= Given problem =
Reproduce the records exactly.
# Given data start
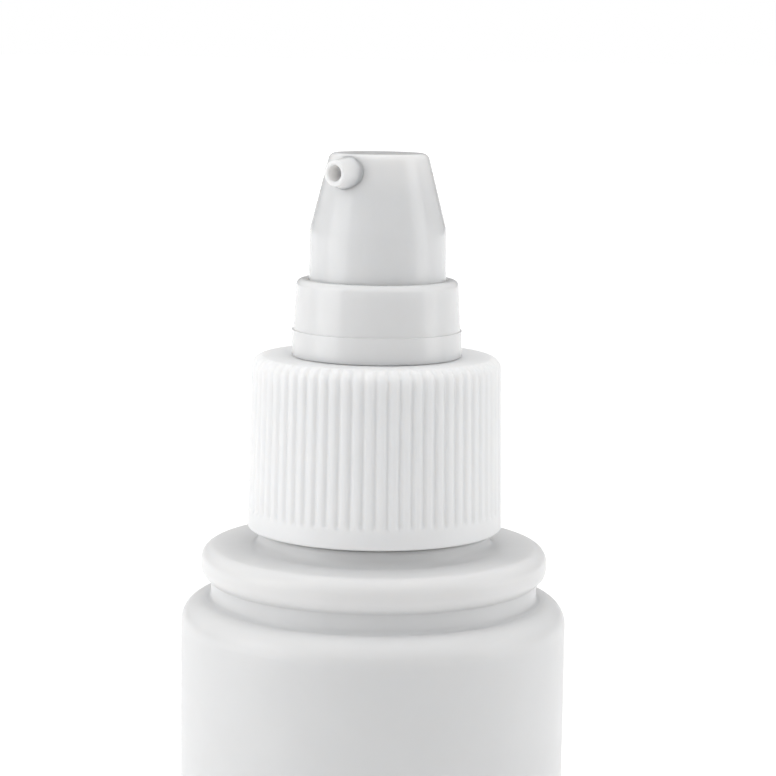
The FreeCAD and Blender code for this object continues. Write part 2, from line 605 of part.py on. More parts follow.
def make_actuator():
    """The button with its channel and the pocket for the nozzle."""
    rise = rod_z(CHANNEL_RADIUS, STEM_SEAT_Z - CUT_MARGIN, NOZZLE_Z)
    run = rod_y(CHANNEL_RADIUS, 0, NOZZLE_ROOT_REACH, NOZZLE_Z)
    pocket = rod_y(NOZZLE_ROOT_RADIUS, NOZZLE_ROOT_REACH, NOZZLE_TIP_REACH, NOZZLE_Z)
    return make_button().cut(rise).cut(run).cut(pocket)


def make_nozzle():
    """Round spout: a shank pressed into the actuator and a slightly tapered, blended outer part."""
    surface_reach = math.sqrt(ACTUATOR_TOP_RADIUS ** 2 - NOZZLE_BASE_RADIUS ** 2)
    base_reach = surface_reach - NOZZLE_BASE_SINK
    spout = turned([
        (0, base_reach),
        (NOZZLE_BASE_RADIUS, base_reach),
        (NOZZLE_TIP_RADIUS, NOZZLE_TIP_REACH, NOZZLE_TIP_ROUND),
        (0, NOZZLE_TIP_REACH),
    ])
    bore = turned([
        (0, 0),
        (NOZZLE_BORE_RADIUS, 0),
        (NOZZLE_BORE_RADIUS, NOZZLE_TIP_REACH - NOZZLE_MOUTH_CHAMFER),
        (NOZZLE_BORE_RADIUS + NOZZLE_MOUTH_CHAMFER, NOZZLE_TIP_REACH),
        (0, NOZZLE_TIP_REACH),
    ])
    for shape in (spout, bore):
        shape.rotate(ORIGIN, V(1, 0, 0), 90)
        shape.translate(V(0, 0, NOZZLE_Z))
    shank_end = NOZZLE_TIP_REACH - NOZZLE_TIP_ROUND - CUT_MARGIN
    shank = rod_y(NOZZLE_ROOT_RADIUS, NOZZLE_ROOT_REACH, shank_end, NOZZLE_Z)
    return spout.cut(make_button()).fuse(shank).cut(bore)


# ---------------------------------------------------------------- build
os.makedirs("parts", exist_ok=True)
housing, tube_top_z = make_housing()
save(make_bottle(), "bottle")
save(make_closure(), "closure")
save(make_collar(), "collar")
save(housing, "pump_housing")
save(make_gasket(), "neck_gasket")
save(make_retainer(), "stem_retainer")
save(make_cage(), "ball_cage")
save(make_dip_tube(tube_top_z), "dip_tube")
save(make_spring(), "return_spring")
save(make_ball(), "inlet_ball")
save(make_piston(), "piston")
save(make_rod(), "valve_rod")
save(make_stem(), "stem")
save(make_actuator(), "actuator")
save(make_nozzle(), "nozzle")
print("closure top %.3f  land %.3f  stroke %.2f" % (CLOSURE_TOP_Z, LAND_Z, STROKE))
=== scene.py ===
import math

import bmesh
import bpy
import numpy as np
from mathutils import Matrix, Vector


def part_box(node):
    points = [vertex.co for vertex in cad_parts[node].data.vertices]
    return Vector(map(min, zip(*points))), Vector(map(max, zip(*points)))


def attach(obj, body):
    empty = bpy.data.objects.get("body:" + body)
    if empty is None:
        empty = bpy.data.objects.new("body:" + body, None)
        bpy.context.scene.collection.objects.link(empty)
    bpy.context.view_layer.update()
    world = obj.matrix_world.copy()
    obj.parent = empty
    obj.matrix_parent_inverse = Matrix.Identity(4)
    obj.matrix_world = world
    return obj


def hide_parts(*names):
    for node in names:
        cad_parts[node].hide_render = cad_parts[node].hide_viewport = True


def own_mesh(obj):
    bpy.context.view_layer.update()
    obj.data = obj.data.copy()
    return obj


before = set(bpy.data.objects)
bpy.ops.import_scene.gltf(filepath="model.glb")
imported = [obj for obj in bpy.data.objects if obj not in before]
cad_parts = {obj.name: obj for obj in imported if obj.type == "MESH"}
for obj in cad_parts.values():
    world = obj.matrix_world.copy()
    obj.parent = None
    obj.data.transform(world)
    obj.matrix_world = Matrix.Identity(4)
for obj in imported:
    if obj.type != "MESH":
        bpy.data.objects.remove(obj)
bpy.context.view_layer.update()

MM = 0.001
TURN = 2.0 * math.pi
QUARTER_TURN = math.pi / 2.0
ON_AXIS = 1e-6                      # radius in mm under which a point counts as on the axis
TINY = 1e-9                         # least length that a vector is divided by

# ------------------------------------------------------------------ places read from the frame, in mm
LAND_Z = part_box("bottle")[1].z / MM
BODY_R = min(-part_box("bottle")[0].x, -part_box("bottle")[0].y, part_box("bottle")[1].x,
             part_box("bottle")[1].y) / MM
CLOSURE_FOOT_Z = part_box("closure")[0].z / MM
CLOSURE_TOP_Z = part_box("closure")[1].z / MM
CLOSURE_FOOT_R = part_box("closure")[1].x / MM
COLLAR_LOW_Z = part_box("collar")[0].z / MM
COLLAR_TOP_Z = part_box("collar")[1].z / MM
COLLAR_FOOT_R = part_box("collar")[1].x / MM
SKIRT_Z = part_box("actuator")[0].z / MM
BUTTON_TOP_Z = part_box("actuator")[1].z / MM
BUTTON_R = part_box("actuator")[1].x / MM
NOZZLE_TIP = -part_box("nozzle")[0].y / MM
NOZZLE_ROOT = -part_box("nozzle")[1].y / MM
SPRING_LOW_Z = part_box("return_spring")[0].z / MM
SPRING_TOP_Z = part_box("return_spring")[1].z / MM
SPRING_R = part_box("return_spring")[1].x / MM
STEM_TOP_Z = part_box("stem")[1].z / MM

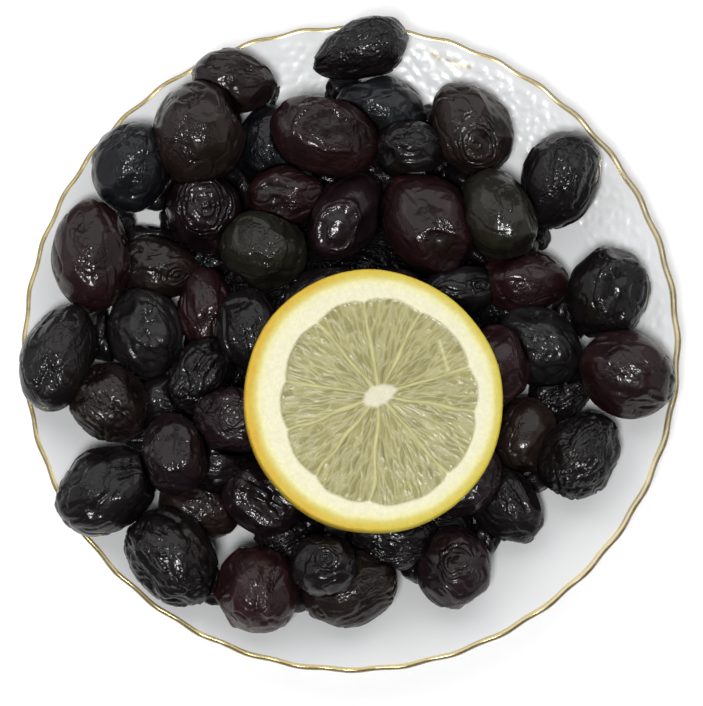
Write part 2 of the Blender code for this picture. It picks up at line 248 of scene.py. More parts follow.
# Given data end
= Complete output =
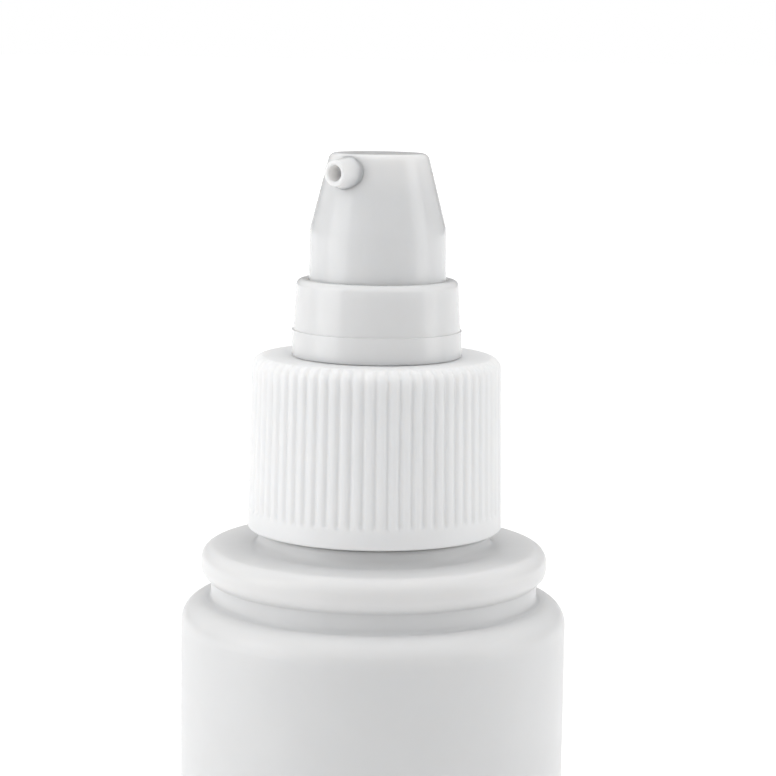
The FreeCAD and Blender code for this object continues. Write part 2, from line 605 of part.py on. More parts follow.
def make_actuator():
    """The button with its channel and the pocket for the nozzle."""
    rise = rod_z(CHANNEL_RADIUS, STEM_SEAT_Z - CUT_MARGIN, NOZZLE_Z)
    run = rod_y(CHANNEL_RADIUS, 0, NOZZLE_ROOT_REACH, NOZZLE_Z)
    pocket = rod_y(NOZZLE_ROOT_RADIUS, NOZZLE_ROOT_REACH, NOZZLE_TIP_REACH, NOZZLE_Z)
    return make_button().cut(rise).cut(run).cut(pocket)


def make_nozzle():
    """Round spout: a shank pressed into the actuator and a slightly tapered, blended outer part."""
    surface_reach = math.sqrt(ACTUATOR_TOP_RADIUS ** 2 - NOZZLE_BASE_RADIUS ** 2)
    base_reach = surface_reach - NOZZLE_BASE_SINK
    spout = turned([
        (0, base_reach),
        (NOZZLE_BASE_RADIUS, base_reach),
        (NOZZLE_TIP_RADIUS, NOZZLE_TIP_REACH, NOZZLE_TIP_ROUND),
        (0, NOZZLE_TIP_REACH),
    ])
    bore = turned([
        (0, 0),
        (NOZZLE_BORE_RADIUS, 0),
        (NOZZLE_BORE_RADIUS, NOZZLE_TIP_REACH - NOZZLE_MOUTH_CHAMFER),
        (NOZZLE_BORE_RADIUS + NOZZLE_MOUTH_CHAMFER, NOZZLE_TIP_REACH),
        (0, NOZZLE_TIP_REACH),
    ])
    for shape in (spout, bore):
        shape.rotate(ORIGIN, V(1, 0, 0), 90)
        shape.translate(V(0, 0, NOZZLE_Z))
    shank_end = NOZZLE_TIP_REACH - NOZZLE_TIP_ROUND - CUT_MARGIN
    shank = rod_y(NOZZLE_ROOT_RADIUS, NOZZLE_ROOT_REACH, shank_end, NOZZLE_Z)
    return spout.cut(make_button()).fuse(shank).cut(bore)


# ---------------------------------------------------------------- build
os.makedirs("parts", exist_ok=True)
housing, tube_top_z = make_housing()
save(make_bottle(), "bottle")
save(make_closure(), "closure")
save(make_collar(), "collar")
save(housing, "pump_housing")
save(make_gasket(), "neck_gasket")
save(make_retainer(), "stem_retainer")
save(make_cage(), "ball_cage")
save(make_dip_tube(tube_top_z), "dip_tube")
save(make_spring(), "return_spring")
save(make_ball(), "inlet_ball")
save(make_piston(), "piston")
save(make_rod(), "valve_rod")
save(make_stem(), "stem")
save(make_actuator(), "actuator")
save(make_nozzle(), "nozzle")
print("closure top %.3f  land %.3f  stroke %.2f" % (CLOSURE_TOP_Z, LAND_Z, STROKE))
=== scene.py ===
import math

import bmesh
import bpy
import numpy as np
from mathutils import Matrix, Vector


def part_box(node):
    points = [vertex.co for vertex in cad_parts[node].data.vertices]
    return Vector(map(min, zip(*points))), Vector(map(max, zip(*points)))


def attach(obj, body):
    empty = bpy.data.objects.get("body:" + body)
    if empty is None:
        empty = bpy.data.objects.new("body:" + body, None)
        bpy.context.scene.collection.objects.link(empty)
    bpy.context.view_layer.update()
    world = obj.matrix_world.copy()
    obj.parent = empty
    obj.matrix_parent_inverse = Matrix.Identity(4)
    obj.matrix_world = world
    return obj


def hide_parts(*names):
    for node in names:
        cad_parts[node].hide_render = cad_parts[node].hide_viewport = True


def own_mesh(obj):
    bpy.context.view_layer.update()
    obj.data = obj.data.copy()
    return obj


before = set(bpy.data.objects)
bpy.ops.import_scene.gltf(filepath="model.glb")
imported = [obj for obj in bpy.data.objects if obj not in before]
cad_parts = {obj.name: obj for obj in imported if obj.type == "MESH"}
for obj in cad_parts.values():
    world = obj.matrix_world.copy()
    obj.parent = None
    obj.data.transform(world)
    obj.matrix_world = Matrix.Identity(4)
for obj in imported:
    if obj.type != "MESH":
        bpy.data.objects.remove(obj)
bpy.context.view_layer.update()

MM = 0.001
TURN = 2.0 * math.pi
QUARTER_TURN = math.pi / 2.0
ON_AXIS = 1e-6                      # radius in mm under which a point counts as on the axis
TINY = 1e-9                         # least length that a vector is divided by

# ------------------------------------------------------------------ places read from the frame, in mm
LAND_Z = part_box("bottle")[1].z / MM
BODY_R = min(-part_box("bottle")[0].x, -part_box("bottle")[0].y, part_box("bottle")[1].x,
             part_box("bottle")[1].y) / MM
CLOSURE_FOOT_Z = part_box("closure")[0].z / MM
CLOSURE_TOP_Z = part_box("closure")[1].z / MM
CLOSURE_FOOT_R = part_box("closure")[1].x / MM
COLLAR_LOW_Z = part_box("collar")[0].z / MM
COLLAR_TOP_Z = part_box("collar")[1].z / MM
COLLAR_FOOT_R = part_box("collar")[1].x / MM
SKIRT_Z = part_box("actuator")[0].z / MM
BUTTON_TOP_Z = part_box("actuator")[1].z / MM
BUTTON_R = part_box("actuator")[1].x / MM
NOZZLE_TIP = -part_box("nozzle")[0].y / MM
NOZZLE_ROOT = -part_box("nozzle")[1].y / MM
SPRING_LOW_Z = part_box("return_spring")[0].z / MM
SPRING_TOP_Z = part_box("return_spring")[1].z / MM
SPRING_R = part_box("return_spring")[1].x / MM
STEM_TOP_Z = part_box("stem")[1].z / MM

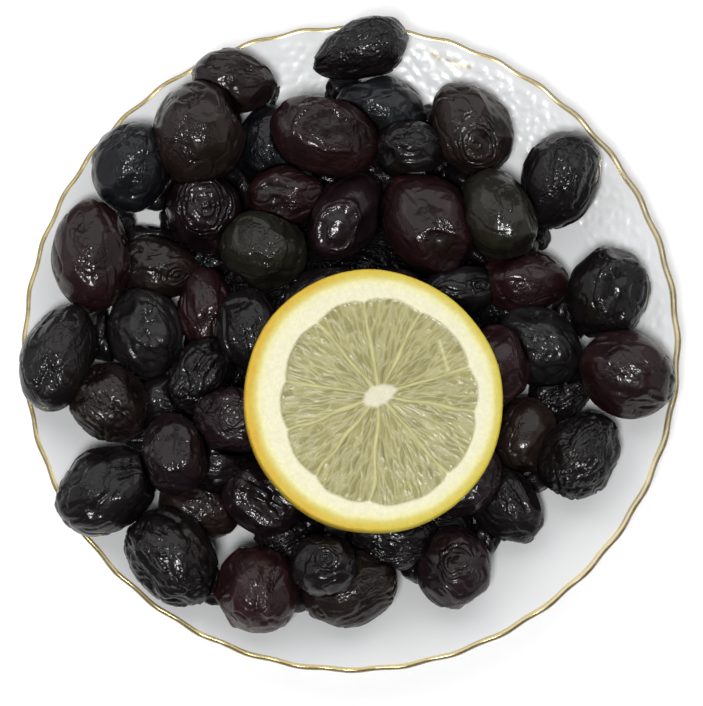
Write part 2 of the Blender code for this picture. It picks up at line 248 of scene.py. More parts follow.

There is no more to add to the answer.